In mirror-image fashion, after Tuesday night's results, Santorum still has not carried more than 31 percent of Republican voters who do not consider themselves evangelical Christians in any state. (He reached that peak in Oklahoma.) Meanwhile, Romney has now carried a plurality or majority of those less religiously conservative voters in every state, except Oklahoma, where the exit poll showed him falling just short of Santorum. Even in Tennessee, Romney routed Santorum among the roughly one-quarter of voters who did not identify as evangelicals.

Much like the consistent divisions between Barack Obama and Hillary Rodham Clinton in the 2008 Democratic race, these contrasting patterns of support now appear deeply ingrained in the 2012 Republican race.

Santorum's wins in Oklahoma, Tennessee, North Dakota and the photo finish in Ohio crystallized the former senator's opportunities in states that tilt toward the GOP's populist wing, particularly evangelical-heavy Southern states like Mississippi, Alabama and Texas. But Romney's wins Tuesday in Vermont, Massachusetts and Virginia foreshadow his opportunity in the array of affluent coastal and Midwestern states approaching on the calendar, including Illinois in mid-March, New York and Connecticut in April, and California and New Jersey in June.

On balance this division would leave Santorum with little prospect of overcoming Romney's delegate lead. Further complicating Santorum's path, Newt Gingrich's victory in Georgia could revive his capacity to divide the conservative vote in such Southern states.

To truly threaten Romney, Santorum would need to reach beyond the evangelical vanguard and draw more deeply from the broader pool of blue-collar Republican voters who have been consistently cooler toward Romney. But once again, Santorum fell just short of attracting a sufficient numbere of those voters in the night's marquee contest, Ohio.

Ohio was actually more favorable for Santorum than many of the upcoming mega-states, because evangelicals comprised fully 46 percent of its voters, a higher share than in Illinois or most coastal states in 2008. According to the Ohio exit poll, Santorum won those voters by a solid 16-percentage point margin. But Romney squeezed past him by amassing nearly as big a margin among the 54-percent majority of Ohio voters who did not identify as evangelicals.

Like Michigan, Ohio displayed a stark class and ideological divide. Santorum carried voters without a college education and those earning less than $100,000 annually. But among the opposite groups -- college-educated Republicans and those earning at least $100,000 annually -- Romney ran just well enough to overcome Santorum.

Ideologically, the story was similar. Santorum routed Romney among voters who considered themselves very conservative, but Romney beat him by double-digits among moderates and liberals. Meanwhile, the key swing constituency of voters who consider themselves somewhat conservative broke toward Romney, albeit by a narrower margin than they did last week in Michigan.
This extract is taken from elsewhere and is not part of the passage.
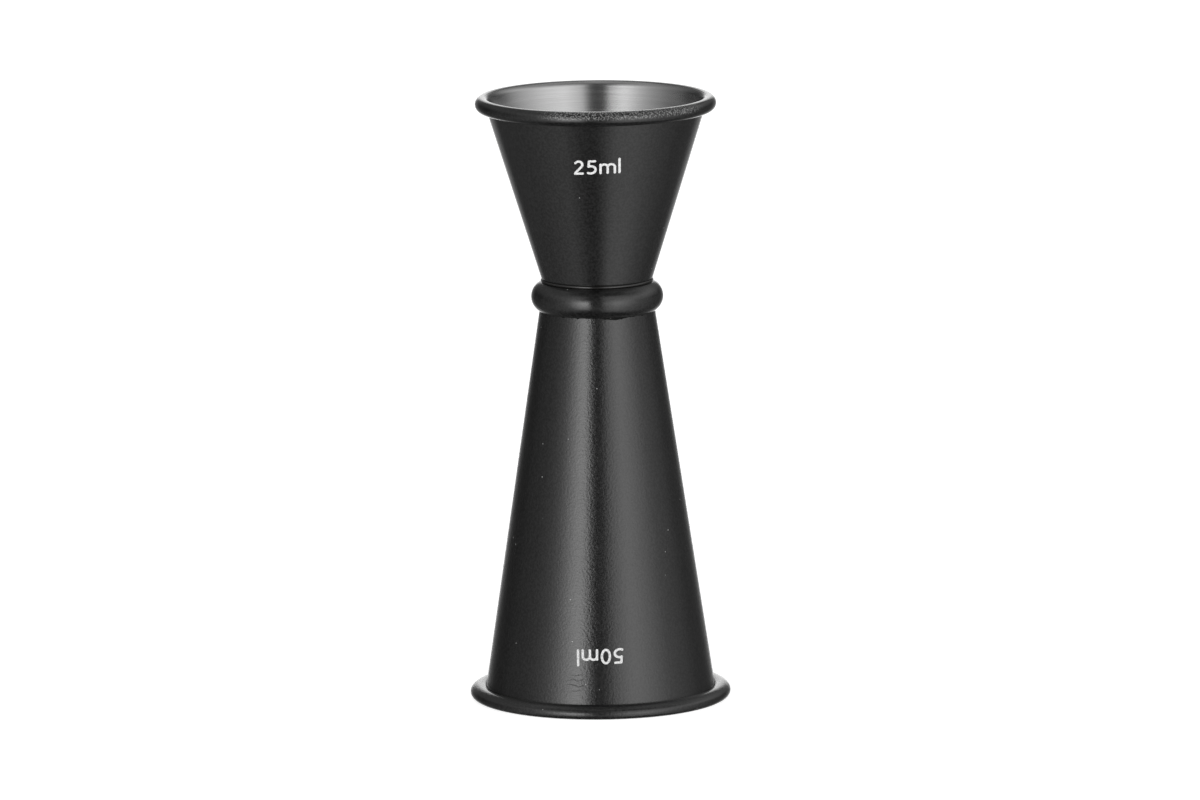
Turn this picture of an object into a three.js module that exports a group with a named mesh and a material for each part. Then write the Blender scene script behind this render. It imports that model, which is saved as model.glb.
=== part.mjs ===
// A double-ended bar jigger: a small and a large measuring cup of sheet steel, joined floor to floor,
// with a round ring over the joint. Millimetres, +Z up. It stands on the large cup's rim at z = 0.
import * as THREE from "three";

// Driving dimensions
const TOTAL_HEIGHT = 115.0;
const WAIST_HEIGHT = 76.9; // the ring's middle, above the rim that the jigger stands on
const SHEET = 1.0; // wall and floor of both cups
const BEAD_RADIUS = 1.4; // outside radius of the rolled rim's round section
const RIM_FLAT = 0.3; // the least width of the rim's flat land, at the very top of its roll
const TUCK_GAP = 0.15; // slit between the rolled-in edge of the sheet and the wall
const OUTER_CORNER = 0.5; // coined corner between floor and wall, outside
const INNER_CORNER = 0.8; // the same corner, inside

const SMALL_CUP = { floorRadius: 10.4, halfAngle: THREE.MathUtils.degToRad(17.4), rimRadius: 22.76 };
const LARGE_CUP = { floorRadius: 10.1, halfAngle: THREE.MathUtils.degToRad(8.5), rimRadius: 24.7 };

const RING_SECTION_RADIUS = 3.1; // the ring is full round outside
const RING_CENTRE_RADIUS = 9.4; // from the jigger's axis to the centre of the ring's round section

const BRAZE_THICKNESS = 0.1;
const BRAZE_RADIUS = 9.2;
const BOND_THICKNESS = 0.06;
const BOND_SQUEEZE_OUT = 0.15; // how far the adhesive shows below the ring
const FIT = 0.02; // clearance left on each face of the braze and the adhesive

const FACETS = 56; // round the axis
const CORNER_STEPS = 3;
const HOLLOW_STEPS = 3; // in each half of the roll's inside
const BEAD_STEPS = 6; // in each half of the roll's outside
const RING_STEPS = 14;

// Heights that follow from the driving dimensions
const SMALL_FLOOR_HEIGHT = WAIST_HEIGHT + RING_SECTION_RADIUS;
const LARGE_FLOOR_HEIGHT = SMALL_FLOOR_HEIGHT - BRAZE_THICKNESS - 2 * FIT;

const polar = (centre, radius, angle) =>
  new THREE.Vector2(centre.x + radius * Math.cos(angle), centre.y + radius * Math.sin(angle));

// Points on a circle from one angle to another, both ends included.
function arc(centre, radius, from, to, steps) {
  const points = [];
  for (let i = 0; i <= steps; i++) {
    points.push(polar(centre, radius, from + ((to - from) * i) / steps));
  }
  return points;
}

// Rounds the corner where a level floor meets a wall that leans out by halfAngle.
function floorCorner(corner, halfAngle, radius) {
  const wallFacing = -halfAngle; // direction that the wall's outside faces
  const setback = radius * Math.tan((Math.PI / 2 - halfAngle) / 2);
  const centre = new THREE.Vector2(corner.x - setback, corner.y + radius);
  return arc(centre, radius, -Math.PI / 2, wallFacing, CORNER_STEPS);
}

// A cup's section, mouth up, with the outside of its floor at y = 0: x is the radius, y the height.
// The sheet runs out along the floor, up the wall, and rolls outward over the rim into a hollow curl.
function cupSection({ floorRadius, halfAngle, rimRadius }, height) {
  const lean = Math.tan(halfAngle);
  const hollowRadius = BEAD_RADIUS - SHEET;
  const flatAngle = Math.asin(RIM_FLAT / 2 / BEAD_RADIUS);
  const rollHeight = height - BEAD_RADIUS * Math.cos(flatAngle);

  // The roll is two arcs with a level stretch between them: one tangent to the wall, one outermost.
  const wallRadius = floorRadius + rollHeight * lean;
  const wallRoll = new THREE.Vector2(wallRadius + hollowRadius / Math.cos(halfAngle), rollHeight);
  const outerRoll = new THREE.Vector2(rimRadius - BEAD_RADIUS, rollHeight);

  // The sheet's edge stops where its outer corner is TUCK_GAP from the wall.
  const rollToWall = hollowRadius + (outerRoll.x - wallRoll.x) * Math.cos(halfAngle);
  const edgeAngle = -Math.acos((TUCK_GAP - rollToWall) / BEAD_RADIUS) - halfAngle;

  const wallAngle = Math.PI - halfAngle;
  const top = Math.PI / 2;
  const floorInside = new THREE.Vector2(floorRadius + SHEET * lean - SHEET / Math.cos(halfAngle), SHEET);

  return [
    new THREE.Vector2(0, 0),
    ...floorCorner(new THREE.Vector2(floorRadius, 0), halfAngle, OUTER_CORNER),
    ...arc(wallRoll, hollowRadius, wallAngle, top, HOLLOW_STEPS),
    ...arc(outerRoll, hollowRadius, top, edgeAngle, 2 * HOLLOW_STEPS),
    ...arc(outerRoll, BEAD_RADIUS, edgeAngle, top - flatAngle, 2 * BEAD_STEPS),
    ...arc(wallRoll, BEAD_RADIUS, top + flatAngle, wallAngle, BEAD_STEPS),
    ...floorCorner(floorInside, halfAngle, INNER_CORNER).reverse(),
    new THREE.Vector2(0, SHEET),
  ];
}

// Outside radius of the large cup's cone at a height above the ring's middle.
function coneRadius(height) {
  const depth = LARGE_FLOOR_HEIGHT - (WAIST_HEIGHT + height);
  return LARGE_CUP.floorRadius + depth * Math.tan(LARGE_CUP.halfAngle);
}

// The ring's section about its middle: round outside, with a bore that follows the cone.
function ringSection() {
  const centre = new THREE.Vector2(RING_CENTRE_RADIUS, 0);
  const boreRadius = coneRadius(0) + BOND_THICKNESS + 2 * FIT;
  const reach = ((boreRadius - RING_CENTRE_RADIUS) * Math.cos(LARGE_CUP.halfAngle)) / RING_SECTION_RADIUS;
  const spread = Math.acos(reach);
  const lower = LARGE_CUP.halfAngle - spread;
  const upper = LARGE_CUP.halfAngle + spread;
  const outside = arc(centre, RING_SECTION_RADIUS, lower, upper, RING_STEPS);
  return [...outside, outside[0]];
}

// The adhesive between bore and cone, from just under the ring to its top.
function bondSection() {
  const bore = ringSection();
  const bottom = bore[0].y - BOND_SQUEEZE_OUT;
  const top = bore.at(-2).y;
  const inner = FIT;
  const outer = FIT + BOND_THICKNESS;
  const corners = [
    new THREE.Vector2(coneRadius(bottom) + inner, bottom),
    new THREE.Vector2(coneRadius(bottom) + outer, bottom),
    new THREE.Vector2(coneRadius(top) + outer, top),
    new THREE.Vector2(coneRadius(top) + inner, top),
  ];
  return [...corners, corners[0]];
}

function brazeSection() {
  return [
    new THREE.Vector2(0, 0),
    new THREE.Vector2(BRAZE_RADIUS, 0),
    new THREE.Vector2(BRAZE_RADIUS, BRAZE_THICKNESS),
    new THREE.Vector2(0, BRAZE_THICKNESS),
  ];
}

// Turns a section about the Z axis into a named mesh, at a height on that axis.
function turned(name, section, height, material) {
  const geometry = new THREE.LatheGeometry(section, FACETS).rotateX(Math.PI / 2);
  const mesh = new THREE.Mesh(geometry, material);
  mesh.name = name;
  mesh.position.z = height;
  return mesh;
}

function blackCoat() {
  return new THREE.MeshStandardMaterial({ color: 0x202021, roughness: 0.45, metalness: 0.4 });
}

function smallCup() {
  const height = TOTAL_HEIGHT - SMALL_FLOOR_HEIGHT;
  return turned("small_cup", cupSection(SMALL_CUP, height), SMALL_FLOOR_HEIGHT, blackCoat());
}

function largeCup() {
  const section = cupSection(LARGE_CUP, LARGE_FLOOR_HEIGHT);
  const cup = turned("large_cup", section, LARGE_FLOOR_HEIGHT, blackCoat());
  cup.rotation.x = Math.PI; // mouth down
  return cup;
}

function waistRing() {
  return turned("waist_ring", ringSection(), WAIST_HEIGHT, blackCoat());
}

function ringBond() {
  const adhesive = new THREE.MeshStandardMaterial({ color: 0x141312, roughness: 0.7, metalness: 0 });
  return turned("ring_bond", bondSection(), WAIST_HEIGHT, adhesive);
}

function floorBraze() {
  const filler = new THREE.MeshStandardMaterial({ color: 0xc9b277, roughness: 0.4, metalness: 1 });
  return turned("floor_braze", brazeSection(), LARGE_FLOOR_HEIGHT + FIT, filler);
}

const jigger = new THREE.Group();
jigger.add(smallCup(), largeCup(), waistRing(), ringBond(), floorBraze());

export default jigger;
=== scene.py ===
"""The looks of a double-ended bar jigger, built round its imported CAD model. Metres, in the CAD's frame."""

import math

import bmesh
import bpy
from mathutils import Matrix, Vector, noise
from mathutils.geometry import delaunay_2d_cdt


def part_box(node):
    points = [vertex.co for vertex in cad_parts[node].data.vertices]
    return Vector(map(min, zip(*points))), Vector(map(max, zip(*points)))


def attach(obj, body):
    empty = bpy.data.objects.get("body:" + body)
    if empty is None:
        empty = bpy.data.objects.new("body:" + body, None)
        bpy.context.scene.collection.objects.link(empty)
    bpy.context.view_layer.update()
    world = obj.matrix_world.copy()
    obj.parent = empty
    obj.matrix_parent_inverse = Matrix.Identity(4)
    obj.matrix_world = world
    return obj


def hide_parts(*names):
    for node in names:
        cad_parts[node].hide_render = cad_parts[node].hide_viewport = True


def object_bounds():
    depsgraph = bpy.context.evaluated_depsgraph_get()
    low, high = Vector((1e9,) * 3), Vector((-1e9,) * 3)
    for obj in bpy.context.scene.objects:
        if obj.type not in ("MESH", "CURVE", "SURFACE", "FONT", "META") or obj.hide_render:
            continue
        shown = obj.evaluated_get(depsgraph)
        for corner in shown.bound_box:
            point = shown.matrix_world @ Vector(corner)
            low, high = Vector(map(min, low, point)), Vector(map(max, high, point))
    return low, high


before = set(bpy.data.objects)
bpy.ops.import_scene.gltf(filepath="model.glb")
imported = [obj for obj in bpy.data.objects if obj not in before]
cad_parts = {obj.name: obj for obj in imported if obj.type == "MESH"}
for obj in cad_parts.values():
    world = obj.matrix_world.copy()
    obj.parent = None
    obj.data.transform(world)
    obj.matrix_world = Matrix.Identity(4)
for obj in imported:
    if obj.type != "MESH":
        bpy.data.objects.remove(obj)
cad_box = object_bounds()

MM = 0.001
SEGMENTS = 240  # round the axis, in every turned piece
SHARP = math.radians(32)  # edges that turn by more than this stay crisp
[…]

Perhaps most tellingly, while Santorum won big among Ohio evangelicals, Romney beat him by a solid 12-percentage point margin among his fellow Catholics. Indeed, Romney, the Mormon, has now topped Santorum, the Roman Catholic, among Catholics in every state with enough of them to measure in exit polls.

Beyond Ohio, Romney ran well, or at least competitively, with the key components of his coalition even in the states least hospitable to him. In addition to Ohio, he won college-plus voters in Virginia, Vermont and Massachusetts, fought Santorum to a dead-heat with them in Tennessee, and finished close behind Gingrich in Georgia and Santorum in Oklahoma with that group. Also in addition to Ohio, Romney won voters earning at least $100,000 annually in Virginia, Vermont, Massachusetts and Tennessee, and carried a competitive one-third of them in both Georgia and Oklahoma. Romney has now won at least a plurality of those affluent voters in every state with an exit poll except Georgia, Oklahoma and South Carolina.

Romney also carried moderate to liberal voters in Oklahoma and Tennessee, as well as in Massachusetts and Ohio (Ron Paul beat him among those voters narrowly in Virginia and Vermont and Gingrich carried them more convincingly in Georgia.) And, as noted above, Romney carried most voters who did not identify as evangelical Christians in each state except Oklahoma.

The flip side was Romney's continuing struggles in most states among key components of the GOP's populist wing -- particularly the overlapping circles of voters who identify as either evangelical Christians or very conservative ideologically. As in his 2008 run, Romney's difficulties with evangelicals were most pronounced in the South, where the doctrinal suspicion of Mormons is greatest: He won just one-fifth of evangelicals in Georgia and one-fourth in both Oklahoma and Tennessee.

Those voters provide a large enough base to make Santorum a plausible challenger to Romney. But, as Santorum's Ohio heartbreak demonstrated again, they don't provide him quite enough of a foundation to make him the nominee. And with Super Tuesday in the books, the opportunities for Santorum to build a coalition broad enough to overtake Romney are steadily diminishing.